23. The Trust Transfer Account involves charges on "rate reduction bonds" issued by California's distribution companies to "make up" for the AB1890 requirement to reduce rates by 10%. The public purpose charges pay for aid to low income customers, efficiency and renewable programs, and research and development. The remaining small charges pay for nuclear decommissioning and a state regulatory fee.

24. Hirst (1996, p. v) estimates stranded costs for the entire U.S. from $100 to $200 billion. He believes stranded costs would be "especially severe in California, New York, Ohio and Pennsylvania" (Baxter and Hirst 1995, p. 18).

25. The analysis in this paper could be expanded in several directions:

 
  • First, greater diversity in assumptions (fuel costs, O&M costs) for both existing generators and for potential generators would be a useful addition. (With greater diversity, one might see greater stability.)
 
  • Another important improvement is to allow existing capacity to be retired over time.
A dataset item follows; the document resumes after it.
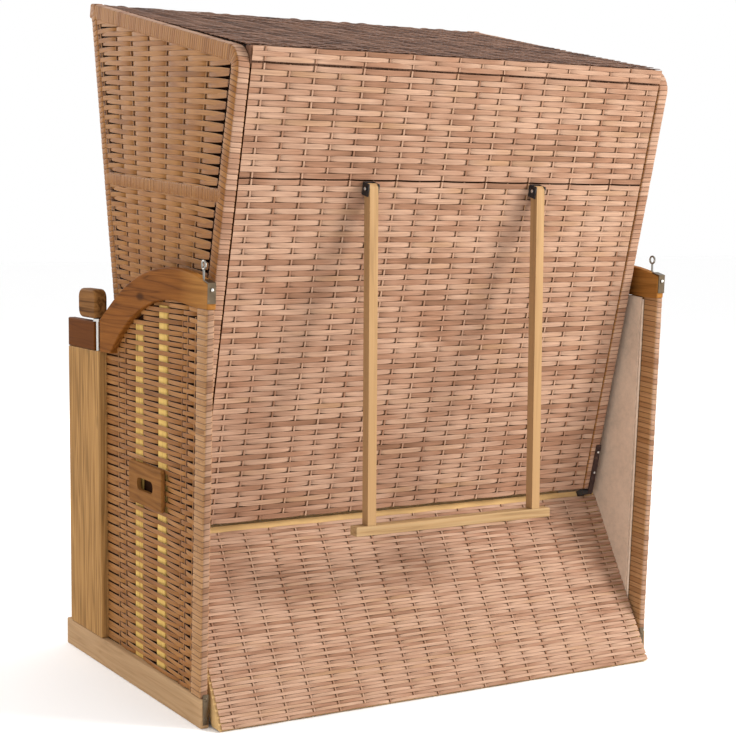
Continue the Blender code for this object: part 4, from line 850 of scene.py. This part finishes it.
POST_OUT = Vector((0, math.cos(POST_LEAN), -math.sin(POST_LEAN)))
RECESS_SLOPE = 0.0242  # how much nearer the wall's outer face the side weave comes per metre towards the rear
WALL_STAKES = [(share, 0.0, 0.0044) for share in (0.143, 0.226, 0.848, 0.898, 0.974)]  # two before the slats
SLAT_SHARES = (0.378, 0.634)
SLAT_WIDTH = 0.046
LINING_GAP = 0.0006
SLOT_LENGTH, SLOT_HEIGHT = 0.104, 0.036  # left free behind the carry plate's slot
slat_places, wall_patches, wall_tops, wall_inner = {}, {}, {}, {}
for side, s in SIDES:
    node_name = f"{side}_side_weave"
    out = unit((s, -RECESS_SLOPE, 0))
    outline = plane_of(node_name, out)
    wall = Face((0, 0, 1), outline[:, 2].max() + HIDDEN)
    ledge = Face((0, 0, 1), outline[:, 2].min())
    rear_face = face_of(node_name, POST_OUT)
    front_face = face_of(node_name, (0, -1, 0))
    corners = [front_face.meet(ledge), rear_face.meet(ledge), rear_face.meet(wall), front_face.meet(wall)]
    flat = (outline @ np.array(out)).mean()
    for corner in corners:
        corner.x = (flat - corner.y * out.y) / out.x
    patch = Patch(corners, out)
    order = np.argsort(outline[:, 1])
    top = outline[order][outline[order][:, 2] > outline[:, 2].max() - 0.2]
    plate_low, plate_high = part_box(f"{side}_carry_plate")
    middle = (np.array(plate_low) + np.array(plate_high)) / 2

    def inside(points):
        under = points[:, 2] < np.interp(points[:, 1], top[:, 1], top[:, 2]) + HIDDEN
        along, up = abs(points[:, 1] - middle[1]), abs(points[:, 2] - middle[2])
        return under & ~((along < SLOT_LENGTH / 2) & (up < SLOT_HEIGHT / 2))

    strand = WALL_STRAND["thick"]
    wall_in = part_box(f"{side}_armrest")[0 if s > 0 else 1][0]
    slats = []
    for share in SLAT_SHARES:
        face = patch.at(share, 0.5)[0] - s * strand
        slats.append((share, SLAT_WIDTH / 2 / patch.length, abs(face - wall_in) - LINING_GAP - 2 * strand))
    slat_places[side], wall_patches[side], wall_tops[side] = slats, patch, (top[:, 1], top[:, 2])
    wall_inner[side] = wall_in
    weave(f"{side}_side_strands", "base", patch, WICKER, "wicker", [node_name],
          stakes=[*WALL_STAKES[:2], *slats, *WALL_STAKES[2:]], seed=51, inside=inside, **WALL_STRAND)

# Wrapped bars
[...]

The retirements would probably be concentrated during low points in the price cycle, and they could stabilize or destabilize the system, depending on the magnitude and timing of their response.
 
  • The model could also be improved by explicit treatment of the region's transmission system and the construction of new transmission capability.
 
  • And finally, the model could be expanded to treat capacity issues in a more explicit manner. With this improvement, the model could be used to further explore the challenges of adopting the capacity payments recommended in this paper.